The anthropocene as todays geological epoche is characterized by the significant impact of humans and their technological achievements resulting in critical ecological developments, like exploitation of finite resources, pollution and climate change. These earth system trends have led to the urgent demand for new approaches concerning materials and energy supply, especially in the building industry, which is defined by huge resource and energy consumption.
Cottonid is a cellulose-based, sustainably available modified natural material, which is produced over a chemical parchmentizing process and a subsequent laminating of unsized paper layers. Due to the finite nature of fossil resources, Cottonid exhibits new application potential nowadays, because cellulose can be derived from renewable sources. As a function of its material tickness, Cottonid can be used as sustainable, climate adaptive functional material as well as dimensionally stable construction material. Therefore, Cottonid is an efficient candidate for the production of architectural elements for conventional structural applications as well as for innovative biomimetic architecture.

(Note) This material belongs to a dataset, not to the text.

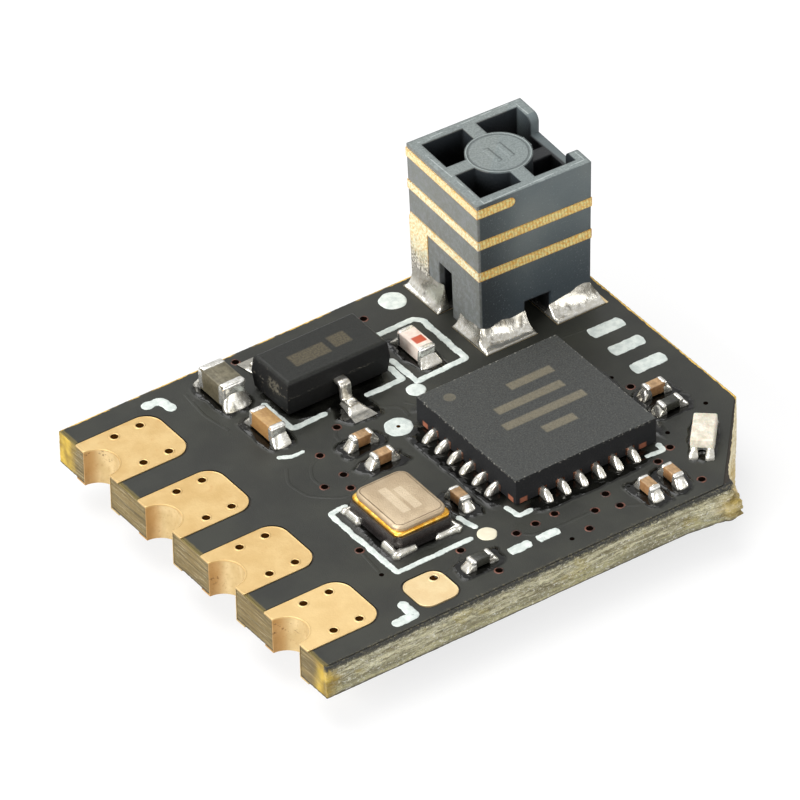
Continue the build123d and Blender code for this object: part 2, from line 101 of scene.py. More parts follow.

Sensor embedding in Cottonid for structural health monitoring (SHM) as state of the art for continuous and permanent measurements of the structural integrity of engineering structures during service is explored, since the manufacturing principle of Cottonid by layering single paper layers on top of each other has great potential for this matter. The study includes selecting of sensor types, number and locations, as well as data acquisition hardware and test strategy. One fundamental question concerning the integration of fiber optic sensors for temperature and strain measurements (FBG) is, if they withstand the parchmentizing process by maintaining their function. This is investigated in actuation and fatigue experiments as a function of the manufacturing parameters. Further, electrical resistance measurement for assessment of material’s moisture content is considered and further developed as monitoring method. In addition, established SHM methods are contrasted with an innovative approach for intrinsic strain measurement, where Cottonid specimens will be modified with piezoelectric ZnO.